How do they do that? Well, it's a little bit like bandwidth, you can have one gigabyte per second connection, but it goes over satellite, and so the round trip is one second. Here is the same, they encode a lot of frame in parallel, so they achieve a global throughput of 40 or 60 FPS, but if you compute the latency, which is the time between the output of the capture when you get the raw frame, and the output of the encoder, when you had the encoded frame, then it's seven seconds, and one of the reason for that is they have a huge frame buffer of 72 frames, and so you need to feel that buffer before you can do anything, because that's not a real-time codec.

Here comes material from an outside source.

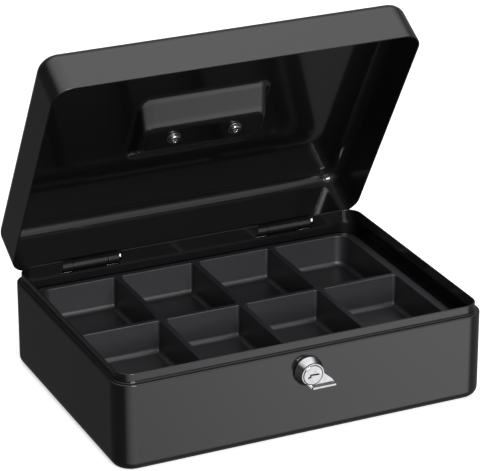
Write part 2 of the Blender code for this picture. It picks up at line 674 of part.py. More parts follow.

Codecs that go for the quality, they need to have interframe prediction, they have motion vector, they have things like that, which require to have several frames at hand to be able to do those computation. A real-time codec, well if you need 10 frame in a buffer, and the acquisition of a frame is 10 millisecond, you already lost 100 millisecond, just to fill your buffer at the beginning, it's not acceptable. So most of the real-time codecs will do one frame per second they will do intraframe prediction, and encoding, and so on, but they will remove everything that requires to have several frame in the buffer. So that's the notion of the real-time codec.